_Exercise objective_
Collect each line of the entries that holds the string "materials".

_Material to process_
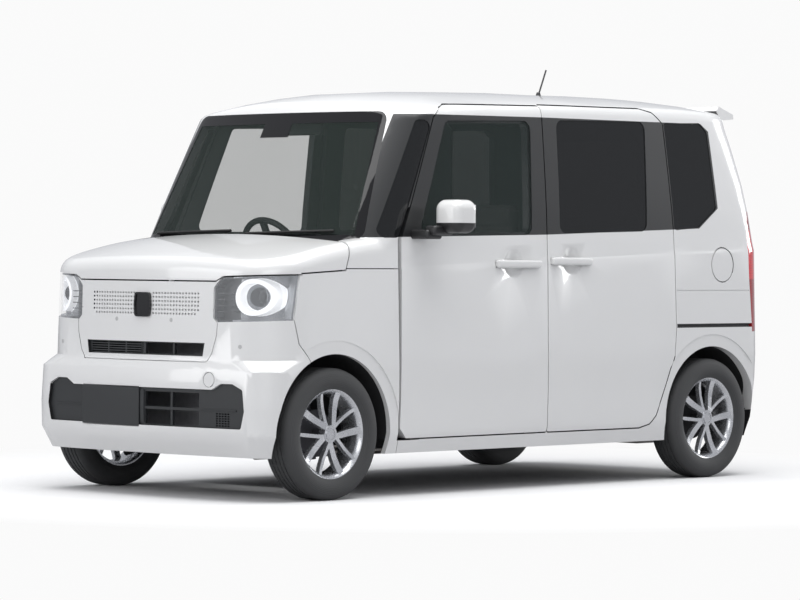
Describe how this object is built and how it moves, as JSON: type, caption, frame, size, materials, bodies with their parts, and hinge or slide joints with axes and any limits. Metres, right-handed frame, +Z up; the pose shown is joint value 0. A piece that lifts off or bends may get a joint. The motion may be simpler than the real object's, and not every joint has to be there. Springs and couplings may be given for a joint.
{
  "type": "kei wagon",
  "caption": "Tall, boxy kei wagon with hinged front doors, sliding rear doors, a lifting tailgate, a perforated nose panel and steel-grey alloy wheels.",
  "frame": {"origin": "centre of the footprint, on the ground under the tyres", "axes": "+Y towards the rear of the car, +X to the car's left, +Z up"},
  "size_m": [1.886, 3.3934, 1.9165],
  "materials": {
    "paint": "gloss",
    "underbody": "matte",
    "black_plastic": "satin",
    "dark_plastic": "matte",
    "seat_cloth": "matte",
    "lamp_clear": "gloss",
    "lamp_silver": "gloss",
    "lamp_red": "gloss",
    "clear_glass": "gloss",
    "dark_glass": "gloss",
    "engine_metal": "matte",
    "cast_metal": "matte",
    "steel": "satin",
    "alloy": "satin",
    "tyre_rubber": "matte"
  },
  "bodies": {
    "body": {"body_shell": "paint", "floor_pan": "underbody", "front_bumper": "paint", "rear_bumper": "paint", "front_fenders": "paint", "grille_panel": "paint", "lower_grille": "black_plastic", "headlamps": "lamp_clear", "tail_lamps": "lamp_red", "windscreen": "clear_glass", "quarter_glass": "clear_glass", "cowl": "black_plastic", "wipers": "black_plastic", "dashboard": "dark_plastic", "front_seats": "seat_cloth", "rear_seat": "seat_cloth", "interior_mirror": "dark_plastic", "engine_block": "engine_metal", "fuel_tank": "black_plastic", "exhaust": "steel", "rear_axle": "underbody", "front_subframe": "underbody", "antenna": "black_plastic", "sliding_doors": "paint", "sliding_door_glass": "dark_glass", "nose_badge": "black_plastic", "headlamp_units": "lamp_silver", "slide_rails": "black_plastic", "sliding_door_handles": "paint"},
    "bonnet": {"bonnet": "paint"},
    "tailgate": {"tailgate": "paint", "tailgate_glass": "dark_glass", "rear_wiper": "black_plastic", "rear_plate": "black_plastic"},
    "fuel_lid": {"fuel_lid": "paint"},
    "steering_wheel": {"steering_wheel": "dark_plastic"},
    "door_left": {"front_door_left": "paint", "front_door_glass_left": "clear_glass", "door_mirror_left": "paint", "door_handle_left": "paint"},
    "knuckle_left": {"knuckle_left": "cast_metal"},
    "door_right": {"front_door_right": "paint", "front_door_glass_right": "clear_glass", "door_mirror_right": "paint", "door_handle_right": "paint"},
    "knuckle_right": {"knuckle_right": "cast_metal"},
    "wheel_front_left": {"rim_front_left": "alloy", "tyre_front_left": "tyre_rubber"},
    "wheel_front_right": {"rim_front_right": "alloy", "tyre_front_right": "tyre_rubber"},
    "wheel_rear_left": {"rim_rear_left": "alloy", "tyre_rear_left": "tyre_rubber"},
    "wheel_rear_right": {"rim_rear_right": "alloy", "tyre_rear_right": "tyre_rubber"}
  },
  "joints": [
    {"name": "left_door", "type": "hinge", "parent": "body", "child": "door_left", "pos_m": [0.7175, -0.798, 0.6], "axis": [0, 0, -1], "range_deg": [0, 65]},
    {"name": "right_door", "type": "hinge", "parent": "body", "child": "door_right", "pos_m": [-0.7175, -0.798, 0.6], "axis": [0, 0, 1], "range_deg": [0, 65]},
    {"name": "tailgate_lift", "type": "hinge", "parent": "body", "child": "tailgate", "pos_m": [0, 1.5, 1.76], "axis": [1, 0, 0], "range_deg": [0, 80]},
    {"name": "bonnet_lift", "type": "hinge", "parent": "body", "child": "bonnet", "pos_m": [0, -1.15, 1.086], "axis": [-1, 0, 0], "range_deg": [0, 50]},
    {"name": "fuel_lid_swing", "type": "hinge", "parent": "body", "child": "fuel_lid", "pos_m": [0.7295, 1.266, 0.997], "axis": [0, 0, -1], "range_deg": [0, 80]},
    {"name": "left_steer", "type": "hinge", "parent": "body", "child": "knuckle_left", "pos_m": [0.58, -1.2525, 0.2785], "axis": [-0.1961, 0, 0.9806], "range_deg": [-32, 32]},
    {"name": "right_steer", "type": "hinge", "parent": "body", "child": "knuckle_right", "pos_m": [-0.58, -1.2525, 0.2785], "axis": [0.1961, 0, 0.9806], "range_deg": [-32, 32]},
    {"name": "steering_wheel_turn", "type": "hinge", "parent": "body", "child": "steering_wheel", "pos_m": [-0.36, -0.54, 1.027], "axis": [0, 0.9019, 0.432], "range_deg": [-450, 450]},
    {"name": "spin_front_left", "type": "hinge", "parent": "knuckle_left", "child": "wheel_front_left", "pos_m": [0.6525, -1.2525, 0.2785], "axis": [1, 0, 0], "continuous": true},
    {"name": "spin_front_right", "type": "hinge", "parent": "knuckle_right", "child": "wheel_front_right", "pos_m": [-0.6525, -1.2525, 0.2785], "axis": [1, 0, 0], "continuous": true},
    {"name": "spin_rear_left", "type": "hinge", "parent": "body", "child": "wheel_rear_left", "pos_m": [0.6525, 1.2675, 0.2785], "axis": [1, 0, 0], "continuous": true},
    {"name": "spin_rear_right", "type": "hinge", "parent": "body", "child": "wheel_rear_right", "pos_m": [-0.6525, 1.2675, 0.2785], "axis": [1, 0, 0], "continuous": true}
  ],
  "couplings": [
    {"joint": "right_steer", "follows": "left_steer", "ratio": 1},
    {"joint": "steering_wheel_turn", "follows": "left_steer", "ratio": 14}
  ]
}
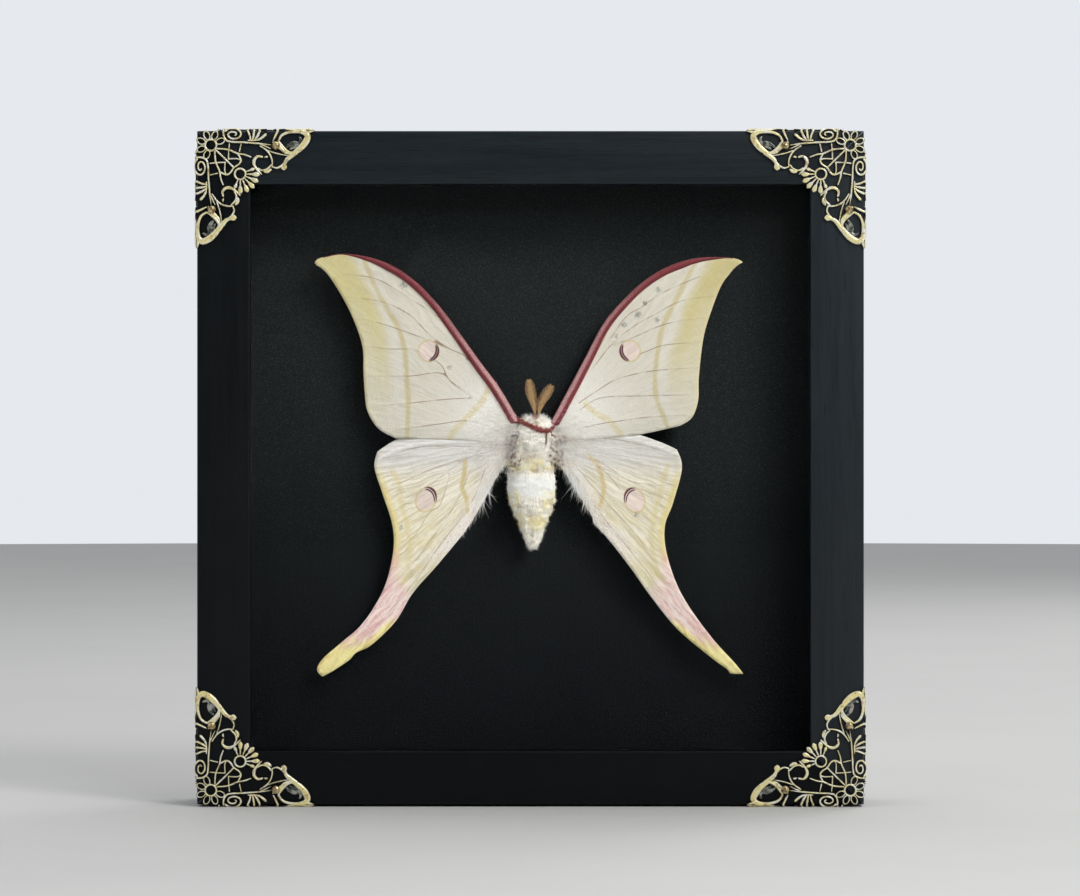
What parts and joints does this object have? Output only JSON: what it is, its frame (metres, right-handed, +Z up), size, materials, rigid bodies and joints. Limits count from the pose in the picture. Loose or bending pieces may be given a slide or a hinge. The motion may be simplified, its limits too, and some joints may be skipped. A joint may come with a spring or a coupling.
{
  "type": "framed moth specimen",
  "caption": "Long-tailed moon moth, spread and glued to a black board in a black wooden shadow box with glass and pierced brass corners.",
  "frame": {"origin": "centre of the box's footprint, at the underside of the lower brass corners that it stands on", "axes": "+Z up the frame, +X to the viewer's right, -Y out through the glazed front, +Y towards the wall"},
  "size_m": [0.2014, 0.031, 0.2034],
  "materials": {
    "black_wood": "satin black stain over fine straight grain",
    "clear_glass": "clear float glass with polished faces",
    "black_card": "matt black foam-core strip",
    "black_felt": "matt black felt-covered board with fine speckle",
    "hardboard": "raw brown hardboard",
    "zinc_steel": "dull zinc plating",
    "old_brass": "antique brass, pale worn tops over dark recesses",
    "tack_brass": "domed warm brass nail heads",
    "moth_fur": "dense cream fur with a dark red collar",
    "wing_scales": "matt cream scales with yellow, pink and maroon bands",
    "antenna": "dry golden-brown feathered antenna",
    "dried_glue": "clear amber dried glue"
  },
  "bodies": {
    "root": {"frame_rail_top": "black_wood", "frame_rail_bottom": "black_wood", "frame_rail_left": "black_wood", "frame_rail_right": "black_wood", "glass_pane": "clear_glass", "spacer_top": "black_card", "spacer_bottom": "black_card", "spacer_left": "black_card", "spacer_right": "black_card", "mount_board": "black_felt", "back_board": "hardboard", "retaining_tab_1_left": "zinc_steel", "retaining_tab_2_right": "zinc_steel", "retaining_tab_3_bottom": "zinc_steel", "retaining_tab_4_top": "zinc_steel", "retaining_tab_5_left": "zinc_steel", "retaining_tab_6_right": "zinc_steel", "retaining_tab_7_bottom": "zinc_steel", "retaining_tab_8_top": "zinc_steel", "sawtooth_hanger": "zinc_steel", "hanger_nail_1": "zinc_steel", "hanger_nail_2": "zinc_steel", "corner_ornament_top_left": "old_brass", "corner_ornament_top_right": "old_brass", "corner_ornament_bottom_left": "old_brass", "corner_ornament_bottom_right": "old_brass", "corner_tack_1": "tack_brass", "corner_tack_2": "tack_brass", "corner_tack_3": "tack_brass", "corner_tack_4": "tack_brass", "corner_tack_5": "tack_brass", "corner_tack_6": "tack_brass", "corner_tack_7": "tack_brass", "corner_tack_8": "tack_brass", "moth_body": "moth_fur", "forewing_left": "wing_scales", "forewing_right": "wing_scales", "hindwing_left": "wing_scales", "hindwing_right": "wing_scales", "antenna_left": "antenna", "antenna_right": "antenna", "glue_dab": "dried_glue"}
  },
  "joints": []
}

_Answer for the task_
Describe how this object is built and how it moves, as JSON: type, caption, frame, size, materials, bodies with their parts, and hinge or slide joints with axes and any limits. Metres, right-handed frame, +Z up; the pose shown is joint value 0. A piece that lifts off or bends may get a joint. The motion may be simpler than the real object's, and not every joint has to be there. Springs and couplings may be given for a joint.
  "materials": {
What parts and joints does this object have? Output only JSON: what it is, its frame (metres, right-handed, +Z up), size, materials, rigid bodies and joints. Limits count from the pose in the picture. Loose or bending pieces may be given a slide or a hinge. The motion may be simplified, its limits too, and some joints may be skipped. A joint may come with a spring or a coupling.
  "materials": {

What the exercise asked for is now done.